Could an evening in Moscow have been any stranger than one with more than a hundred Texans, and others who wished they were, partying it up in the ballroom of the Holiday Inn just like back in Dallas, or Austin, or anywhere in the U.S., where beer and margaritas with a shaker of salt are in supply. I was overdressed I wore a dress. The women looked great in their tight jeans, white shirts and vests topped off with that Texas cowboy hat that anyone can look good in with the right attitude. Well, not everyone. I heard a rumour that the local help at the party were attired in cowboy outfits that had been specially shipped in from Texas. They were dressed right, but they werent actin right! They looked like they were unhappy participants at a Halloween party. Imagine cowboys in from riding the range who are mighty uncomfortable around strangers. Not a smile from any of them as they moved among us, clearing our dishes away before we were finished, handing out our margaritas that packed a vodka-shot wallop, or solemnly watching the Texans doing energetic line dances. I felt like tickling one of the pseudo-cowboys just to see if I could get a smile!

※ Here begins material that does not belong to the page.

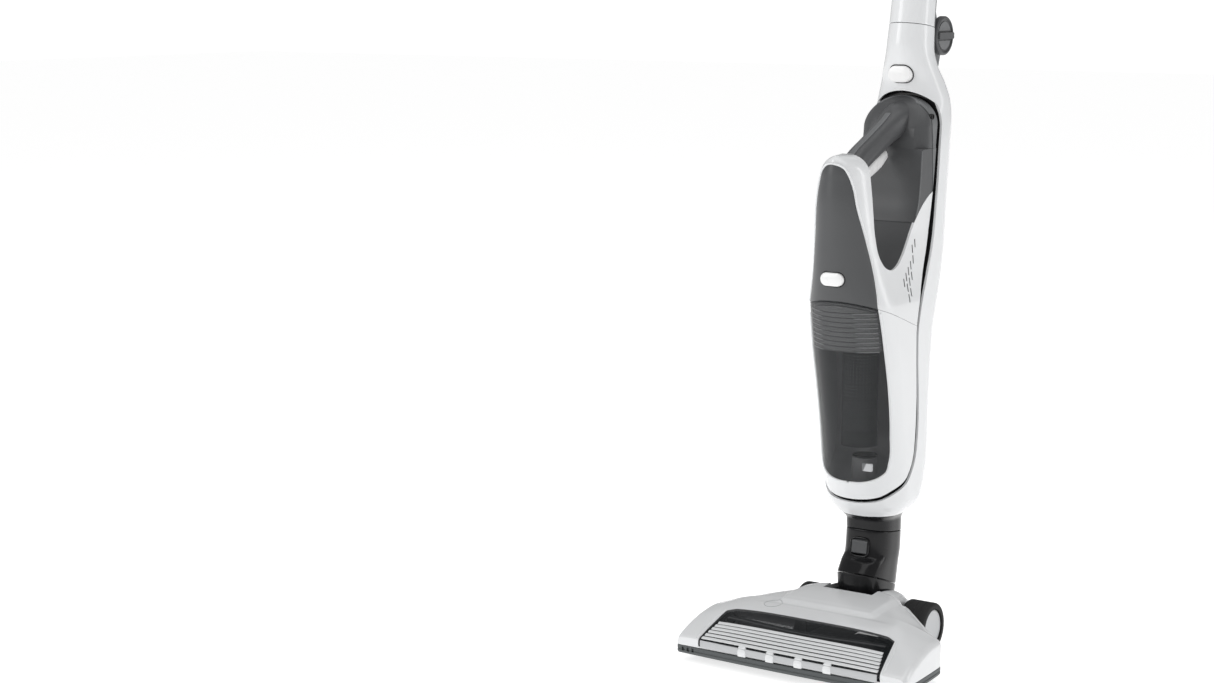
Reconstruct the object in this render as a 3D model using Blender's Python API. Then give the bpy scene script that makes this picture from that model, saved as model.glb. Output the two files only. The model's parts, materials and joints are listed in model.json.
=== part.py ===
"""Cordless stick vacuum: a powered floor head, a tilting and swivelling neck, an upright
frame with a folding handle, and a hand unit with its dust bin that lifts out of the frame.

The machine stands on z = 0 and looks along -Y. X = 0 is its plane of symmetry. Sizes in the
tables are millimetres and are turned into metres where a mesh is built.
"""

from math import atan2, cos, hypot, pi, radians, sin, sqrt

import bmesh
import bpy
from mathutils import Matrix, Vector

MM = 0.001
GAP = 0.35           # clearance between neighbouring pieces
WALL = 2.4           # wall of every moulded shell

# Floor head
HEAD_FRONT = -174.0    # the nose of the head, and the foremost point of the machine
HEAD_HALF = 131.5
HEAD_SPLIT = 17.6    # height of the seam between base and cover
BASE_BOTTOM = 9.0
CHEEK_OUT = 43.0     # the two cheeks that carry the neck
CHEEK_IN = 28.5
WHEEL_R = 26.8
WHEEL_Y = -0.5
WHEEL_OUT = 77.0
WHEEL_IN = 47.0
HUB_R = 20.0
ROLLER_R = 8.0       # small supporting rollers under the base
BRUSH_Y, BRUSH_Z, BRUSH_R = -141.0, 16.6, 15.0
MOTOR_Y, MOTOR_Z = -98.0, 31.0
BRUSH_PULLEY_R, MOTOR_PULLEY_R = 9.0, 5.0
BELT_X = -110.0

# Neck
TILT_Y, TILT_Z = -2.0, 32.0
SWIVEL_Y, SWIVEL_Z = -4.0, 70.5
SWIVEL_SLOPE = -0.36         # rise of the swivel seam towards the back
NECK_TOP = 121.3
DUCT_Y, DUCT_R = 8.0, 12.6
INLET_Y = -14.0       # where the duct enters the bin

# Upright frame and handle
SEAM_LEAN = 0.15             # the tube leans back by this much per unit of height
FOLD_SEAM = 645.0
FOLD_Y, FOLD_Z = 115.5, 634.0
KNOB_R = 20.5
HANDLE_TOP = 1100.0

# Hand unit
SEAM_Z0, SEAM_Y0, SEAM_FALL = 375.0, -89.0, 0.354
FILTER_Y, FILTER_R = -27.0, 19.0
HANDLE_R = 13.5

COLOURS = {
    "white": ((0.80, 0.81, 0.82), 0.22, 0.0),
    "button": ((0.90, 0.90, 0.90), 0.25, 0.0),
    "cover_grey": ((0.085, 0.087, 0.09), 0.38, 0.0),
    "black": ((0.012, 0.012, 0.013), 0.15, 0.0),
    "base_grey": ((0.075, 0.083, 0.085), 0.45, 0.0),
    "mid_grey": ((0.16, 0.165, 0.17), 0.35, 0.0),
    "light_grey": ((0.52, 0.53, 0.54), 0.35, 0.0),
    "smoke": ((0.10, 0.105, 0.11), 0.06, 0.0),
    "rubber": ((0.015, 0.015, 0.015), 0.7, 0.0),
    "steel": ((0.55, 0.55, 0.56), 0.3, 1.0),
    "board": ((0.02, 0.16, 0.07), 0.5, 0.0),
    "filter": ((0.75, 0.73, 0.68), 0.9, 0.0),
    "cells": ((0.05, 0.16, 0.30), 0.4, 0.0),
}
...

No matter, the Rockin Russki Roundup was a great success, with a lottery for a Texas- style framed photo of a beautiful woman and her horse, a group sing of Jimmy Buffets Margaritaville that really brought down the house, and substantial money raised for charity, which is what all of the above was about.

In my early days in Moscow, I nosed around and found the AWO coffee mornings. In those days, they were held at the apartments of members who volunteered to host these events. This is what got me to go. Living in a slightly hovel-esque apartment, I wanted to see how the other half was living in Moscow. And so I set off to my first AWO coffee. It took me awhile to find the apartment, but I knew I had arrived when I heard a dull roar coming out of a half-opened apartment door several flights up. The roar got louder and when I opened the door, I was confronted with dozens and dozens of laughing, screaming (well, yelling over the party din), American women whooping it up in their bare feet (it was a muddy winter day). It was an amazing sight to someone who thought she had come to Russia to be the only expat American woman in town. Silly me there were thousands of us here! And from the attitude of the AWOers we were all going to have a really good time in Moscow. And it looks like we still are, judging from the Hoedown at the Holiday Inn.